The fact that they omitted some visual gags but still kept in the "in-sewer-ants" and "din-chewers" jokes is head scratching, because using phoenetic equivalent spellings for "insurance" and "dentures" only works if you're reading it. Twoflower is supposed to be explaining these terms to people who've never heard them before and have no concept of what they are. Instead, he sounds like he spontaneously shed 100 IQ points mid-sentence.

Personally, I would have much rather they'd included the Hydrophobes than heard a bunch of people say "in sewer ants."

But let's focus on the good aspects, because it's not a bad movie, just a flawed film adaptation. Cohen the Barbarian does make an appearance and the scenes that involve him are fairly true to the book. Being able to actually see the 90 year old barbarian cutting a swath through younger warriors without serious trouble is a treat, and hearing him complain that he hates "shoop" because he hasn't got any teeth left made me smile. Further, like the rest of the cast they found a superlative actor to play him.

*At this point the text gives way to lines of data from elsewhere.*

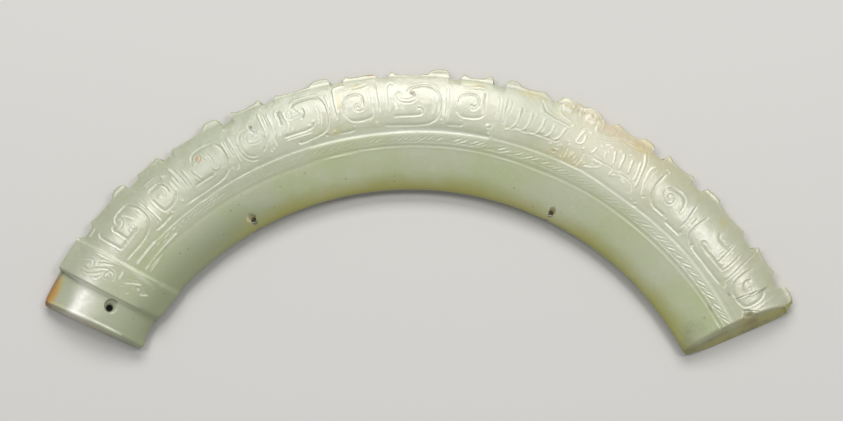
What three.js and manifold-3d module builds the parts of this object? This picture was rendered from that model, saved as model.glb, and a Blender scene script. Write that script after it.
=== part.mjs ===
// An arc-shaped pendant carved from one piece of pale green nephrite.
// Millimetres, +Z up. The stone lies on its back, with the front of the carving facing up.
// In plan the arch opens towards -Y. Angles run clockwise from the top of the arch, in degrees,
// about the centre of the inner edge. The finished stone is moved so that the middle of its
// footprint is the origin.

import * as THREE from 'three';
import Module from 'manifold-3d';
import { mergeVertices } from 'three/addons/utils/BufferGeometryUtils.js';

const wasm = await Module();
wasm.setup();

// The band in plan
const innerRadius = 62.2;
const bandWidth = 21.7;
const rootRadius = innerRadius + bandWidth;
const rootShiftX = 0.46;
const rootShiftY = 0.8;
const rightInnerAngle = 62.2;
const rightOuterAngle = 63.5;
const leftInnerAngle = -61.0;
const leftOuterAngle = -62.1;

// The band in section: thin at the inner edge, thickest past the middle, ground flat at the back
const innerRimThickness = 1.8;
const outerRimThickness = 2.8;
const frontBulge = 3.0;
const backBulge = 1.6;
const outerBackRise = 1.2;
const crownShare = 0.6;
const landWidth = 8;
const landCentreShare = 0.5;

// The two raised lines of the border between the plain and the carved parts of the front
const borderInset = 8.4;
const borderWidth = 3.0;
const borderLineWidth = 0.6;
const borderLineHeight = 0.22;

// The collar and the tenon at the left end
const collarProud = 0.35;
const collarStepRun = 0.3;
const collarLowerInnerAngle = -54.5;
const collarLowerOuterAngle = -56.6;
const collarUpperInnerAngle = -48.0;
const collarUpperOuterAngle = -51.6;
const tenonRecess = 0.4;
const tenonTaper = 1.25;
const lipProud = 0.1;

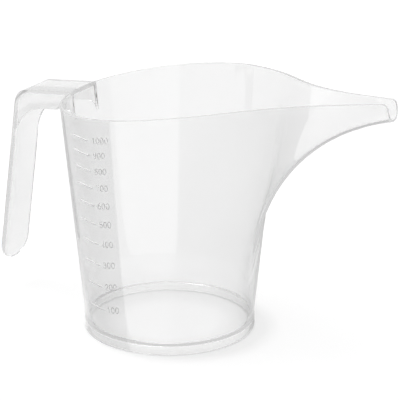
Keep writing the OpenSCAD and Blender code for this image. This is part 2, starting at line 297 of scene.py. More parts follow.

Twoflower's sapient pearwood trunk is created through the magic of computer animation, and it looks almost exactly how I pictured it. I wish they had focused on it as much in the movie as Pratchett did in the books, because the descriptions in the books were very funny.

The Color of Magic is $10 at BJs, and if you're a fan of the books I don't really see how you can pass it up. It strikes the major themes as well as can be expected, and it does a good job visualizing a world where light moves very slowly. It's just a pity that they didn't choose what was included and what wasn't with more care.

But then what do I know? Terry Pratchet himself signed off on the script, or so says the credits. I'm just some guy with a blog that nobody reads.